3.3 Group Participation Token

For a Fortanix CCM source group to request a Fortanix CCM recipient group for collaboration, it must prove itself to be an authenticated group. If this authentication is not present, a recipient group can receive multiple spam requests for group sharing from various source groups. To avoid this spamming of requests, the recipient group's administrator creates a 'group participation token', that can be used to identify itself. Only valid source group administrators are given such a group participation token. When the source group requests a recipient group for collaboration, the recipient group provides the group participation token to identify itself. The recipient group verifies the participation token in the request and authenticates the source group.

NOTE

  • The creation and sharing of a Group Participation Token between the source and the recipient group is a prerequisite for third-party groups.

  • For the source group to collaborate with any recipient group, it must know the Group Participation Token of the recipient group. The recipient group user with administrator rights can generate the Group Participation token from the recipient group’s details page and share it with the source group. If the recipient group already has a generated Group Participation Token, it can share it with the source group.

  • The methods in which the Group Participation Token can be shared by the recipient group with the source group are not covered in this guide and are at the discretion of the users.

  • A recipient group can generate as many group participation tokens, as it requires. There is no one-to-one relationship between a source group and the Group Participation Token.
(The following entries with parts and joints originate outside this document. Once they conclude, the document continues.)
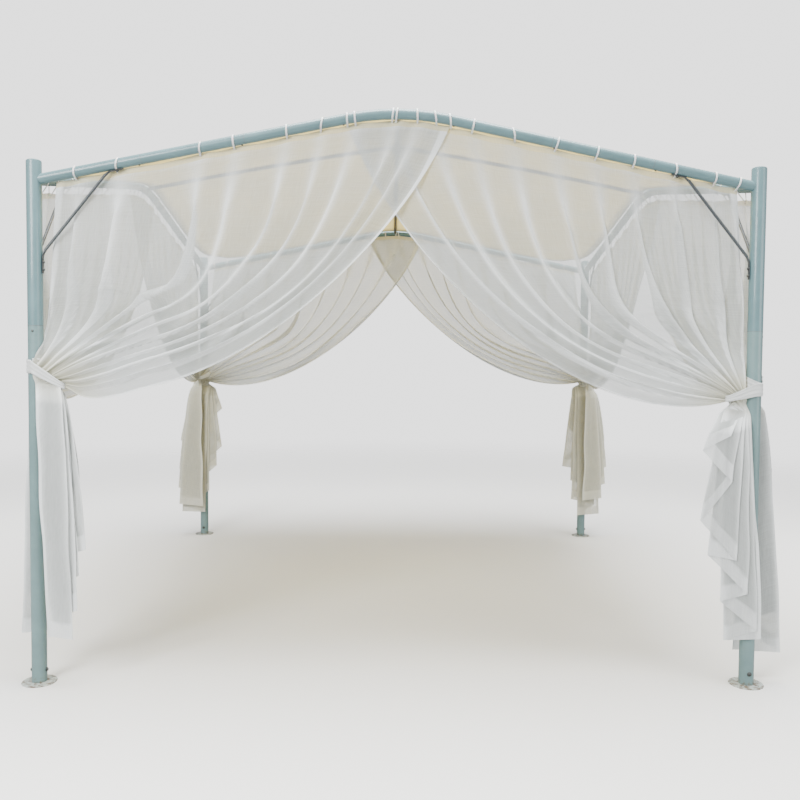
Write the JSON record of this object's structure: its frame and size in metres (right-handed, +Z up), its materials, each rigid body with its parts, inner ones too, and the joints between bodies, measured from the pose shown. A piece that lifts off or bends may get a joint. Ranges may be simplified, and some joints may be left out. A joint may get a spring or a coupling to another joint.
{
  "type": "garden gazebo",
  "caption": "Square steel-tube garden gazebo with arched rails, a cross-gabled fabric canopy and sheer curtains drawn back to the posts.",
  "frame": {"origin": "middle of the footprint, on the ground", "axes": "+Z up, -Y out of the front side, +X to the right seen from the front"},
  "size_m": [3.272, 3.078, 2.6096],
  "materials": {
    "frame_paint": "light blue-grey powder coat on steel tube",
    "brace_paint": "darker grey paint on steel rod",
    "ridge_paint": "grey-brown paint on slim steel tube",
    "canopy_cloth": "pale cream woven polyester",
    "curtain_voile": "sheer off-white voile",
    "strap_cloth": "white woven strap"
  },
  "bodies": {
    "root": {"base_flange_front_left": "frame_paint", "lower_post_front_left": "frame_paint", "upper_post_front_left": "frame_paint", "tieback_front_left": "strap_cloth", "base_flange_front_right": "frame_paint", "lower_post_front_right": "frame_paint", "upper_post_front_right": "frame_paint", "tieback_front_right": "strap_cloth", "base_flange_back_right": "frame_paint", "lower_post_back_right": "frame_paint", "upper_post_back_right": "frame_paint", "tieback_back_right": "strap_cloth", "base_flange_back_left": "frame_paint", "lower_post_back_left": "frame_paint", "upper_post_back_left": "frame_paint", "tieback_back_left": "strap_cloth", "rail_arm_left_front": "frame_paint", "rail_arm_right_front": "frame_paint", "rail_crown_front": "frame_paint", "ridge_tube_front": "ridge_paint", "brace_left_front": "brace_paint", "brace_right_front": "brace_paint", "curtain_left_front": "curtain_voile", "curtain_right_front": "curtain_voile", "rail_arm_left_right": "frame_paint", "rail_arm_right_right": "frame_paint", "rail_crown_right": "frame_paint", "ridge_tube_right": "ridge_paint", "brace_left_right": "brace_paint", "brace_right_right": "brace_paint", "curtain_left_right": "curtain_voile", "curtain_right_right": "curtain_voile", "rail_arm_left_back": "frame_paint", "rail_arm_right_back": "frame_paint", "rail_crown_back": "frame_paint", "ridge_tube_back": "ridge_paint", "brace_left_back": "brace_paint", "brace_right_back": "brace_paint", "curtain_left_back": "curtain_voile", "curtain_right_back": "curtain_voile", "rail_arm_left_left": "frame_paint", "rail_arm_right_left": "frame_paint", "rail_crown_left": "frame_paint", "ridge_tube_left": "ridge_paint", "brace_left_left": "brace_paint", "brace_right_left": "brace_paint", "curtain_left_left": "curtain_voile", "curtain_right_left": "curtain_voile", "ridge_hub": "ridge_paint", "roof_canopy": "canopy_cloth"}
  },
  "joints": []
}
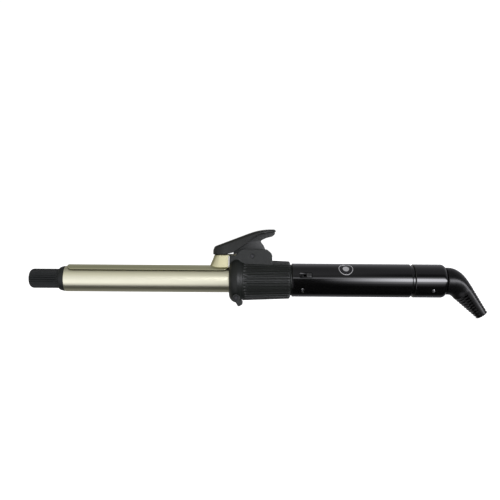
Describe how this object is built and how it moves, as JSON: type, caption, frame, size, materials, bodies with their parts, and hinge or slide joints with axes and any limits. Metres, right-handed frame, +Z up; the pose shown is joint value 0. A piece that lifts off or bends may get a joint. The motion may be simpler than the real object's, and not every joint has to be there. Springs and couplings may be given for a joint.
{
  "type": "curling iron",
  "caption": "Spring-clip hair curling iron: round heated barrel with fluted cool tip, thumb-lever clip, ribbed hinge housing, flip stand, round handle and swivelling cord boot.",
  "frame": {"origin": "centre of the bounding box in X and Y, at the lowest point of the cord boot in Z", "axes": "+X from the cool tip towards the cord end along the barrel's axis, +Z up with the thumb lever on top, +Y to the left of the tip-to-cord direction"},
  "size_m": [0.3378, 0.034, 0.0647],
  "materials": {
    "tip_black": "matte",
    "champagne_metal": "satin",
    "clip_metal": "satin",
    "heater_aluminium": "satin",
    "ptc_ceramic": "matte",
    "bush_ceramic": "matte",
    "lead_insulation": "matte",
    "supply_insulation": "satin",
    "housing_black": "matte",
    "lever_black": "matte",
    "gloss_black": "gloss",
    "pin_steel": "satin",
    "dark_steel": "satin",
    "spring_steel": "satin",
    "contact_brass": "satin",
    "carrier_nylon": "matte",
    "board_green": "satin",
    "component_dark": "matte",
    "switch_black": "matte",
    "badge_silver": "satin",
    "boot_rubber": "satin"
  },
  "bodies": {
    "handle": {"cool_tip": "tip_black", "barrel_tube": "champagne_metal", "heater_plate_upper": "heater_aluminium", "heater_plate_lower": "heater_aluminium", "ptc_heater": "ptc_ceramic", "heater_leads": "lead_insulation", "thermal_fuse": "pin_steel", "barrel_bush": "bush_ceramic", "hinge_housing": "housing_black", "ribbed_sleeve": "housing_black", "pivot_pin": "dark_steel", "torsion_spring": "spring_steel", "stand_pins": "dark_steel", "handle_upper": "gloss_black", "handle_lower": "gloss_black", "handle_screw": "pin_steel", "badge": "badge_silver", "circuit_board": "board_green", "board_components": "component_dark", "switch_base": "component_dark", "joint_ring": "gloss_black", "end_cap": "gloss_black", "cap_screw": "pin_steel", "contact_carrier": "carrier_nylon", "contact_brushes": "contact_brass", "supply_leads": "supply_insulation"},
    "clip": {"clip_blade": "clip_metal", "clip_arm": "clip_metal", "thumb_lever": "lever_black", "lever_screw": "pin_steel"},
    "stand": {"stand_bail": "housing_black"},
    "power_switch": {"switch_knob": "switch_black"},
    "cord_swivel": {"swivel_hub": "component_dark", "slip_rings": "contact_brass", "strain_relief_boot": "boot_rubber"}
  },
  "joints": [
    {"name": "clip_pivot", "type": "hinge", "parent": "handle", "child": "clip", "pos_m": [-0.00491, 0, 0.04493], "axis": [0, 1, 0], "range_deg": [0, 25], "stiffness_Nm_per_rad": 0.15, "springref_deg": -34.38, "deforming": ["torsion_spring"]},
    {"name": "stand_pivot", "type": "hinge", "parent": "handle", "child": "stand", "pos_m": [-0.01651, 0, 0.01493], "axis": [0, 1, 0], "range_deg": [0, 75]},
    {"name": "switch_slide", "type": "slide", "parent": "handle", "child": "power_switch", "axis": [-1, 0, 0], "range_m": [0, 0.003]},
    {"name": "cord_swivel_turn", "type": "hinge", "parent": "handle", "child": "cord_swivel", "pos_m": [0.13989, 0, 0.02743], "axis": [1, 0, 0], "continuous": true}
  ]
}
  • A Group Participation Token can also be revoked by the recipient group administrator. Revoking a Group Participation Token does not affect the existing third-party group relation between the recipient group and the source group with which the recipient group shared the Group Participation Token.

3.4 Placeholder Nodes

It is a node in the Fortanix CCM workflow graph. This node can be filled with various Fortanix CCM resources, like applications, datasets, and so on.